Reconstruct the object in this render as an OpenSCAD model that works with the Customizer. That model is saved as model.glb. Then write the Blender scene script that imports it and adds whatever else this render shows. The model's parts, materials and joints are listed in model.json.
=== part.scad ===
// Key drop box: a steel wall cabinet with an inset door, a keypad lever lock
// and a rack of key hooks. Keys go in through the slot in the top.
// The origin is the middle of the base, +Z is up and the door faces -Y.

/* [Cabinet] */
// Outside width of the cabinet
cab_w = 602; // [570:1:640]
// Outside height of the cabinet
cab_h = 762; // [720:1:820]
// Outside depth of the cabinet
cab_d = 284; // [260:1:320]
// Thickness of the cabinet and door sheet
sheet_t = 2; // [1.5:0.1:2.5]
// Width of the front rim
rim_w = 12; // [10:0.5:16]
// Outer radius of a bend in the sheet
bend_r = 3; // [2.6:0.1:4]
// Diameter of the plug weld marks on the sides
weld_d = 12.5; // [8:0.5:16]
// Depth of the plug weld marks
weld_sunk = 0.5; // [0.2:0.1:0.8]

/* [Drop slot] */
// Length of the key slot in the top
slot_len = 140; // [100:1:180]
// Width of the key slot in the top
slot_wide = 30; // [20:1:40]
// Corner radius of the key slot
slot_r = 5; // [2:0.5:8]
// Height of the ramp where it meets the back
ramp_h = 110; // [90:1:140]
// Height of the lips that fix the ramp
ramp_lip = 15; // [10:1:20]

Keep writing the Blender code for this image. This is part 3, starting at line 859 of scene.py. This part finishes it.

▬▬▬

◆ GIVEN EXERCISE
Word for word, quote all of the data above.

◆ IN RESPONSE
Reconstruct the object in this render as an OpenSCAD model that works with the Customizer. That model is saved as model.glb. Then write the Blender scene script that imports it and adds whatever else this render shows. The model's parts, materials and joints are listed in model.json.
=== part.scad ===
// Key drop box: a steel wall cabinet with an inset door, a keypad lever lock
// and a rack of key hooks. Keys go in through the slot in the top.
// The origin is the middle of the base, +Z is up and the door faces -Y.

/* [Cabinet] */
// Outside width of the cabinet
cab_w = 602; // [570:1:640]
// Outside height of the cabinet
cab_h = 762; // [720:1:820]
// Outside depth of the cabinet
cab_d = 284; // [260:1:320]
// Thickness of the cabinet and door sheet
sheet_t = 2; // [1.5:0.1:2.5]
// Width of the front rim
rim_w = 12; // [10:0.5:16]
// Outer radius of a bend in the sheet
bend_r = 3; // [2.6:0.1:4]
// Diameter of the plug weld marks on the sides
weld_d = 12.5; // [8:0.5:16]
// Depth of the plug weld marks
weld_sunk = 0.5; // [0.2:0.1:0.8]

/* [Drop slot] */
// Length of the key slot in the top
slot_len = 140; // [100:1:180]
// Width of the key slot in the top
slot_wide = 30; // [20:1:40]
// Corner radius of the key slot
slot_r = 5; // [2:0.5:8]
// Height of the ramp where it meets the back
ramp_h = 110; // [90:1:140]
// Height of the lips that fix the ramp
ramp_lip = 15; // [10:1:20]

Keep writing the Blender code for this image. This is part 3, starting at line 859 of scene.py. This part finishes it.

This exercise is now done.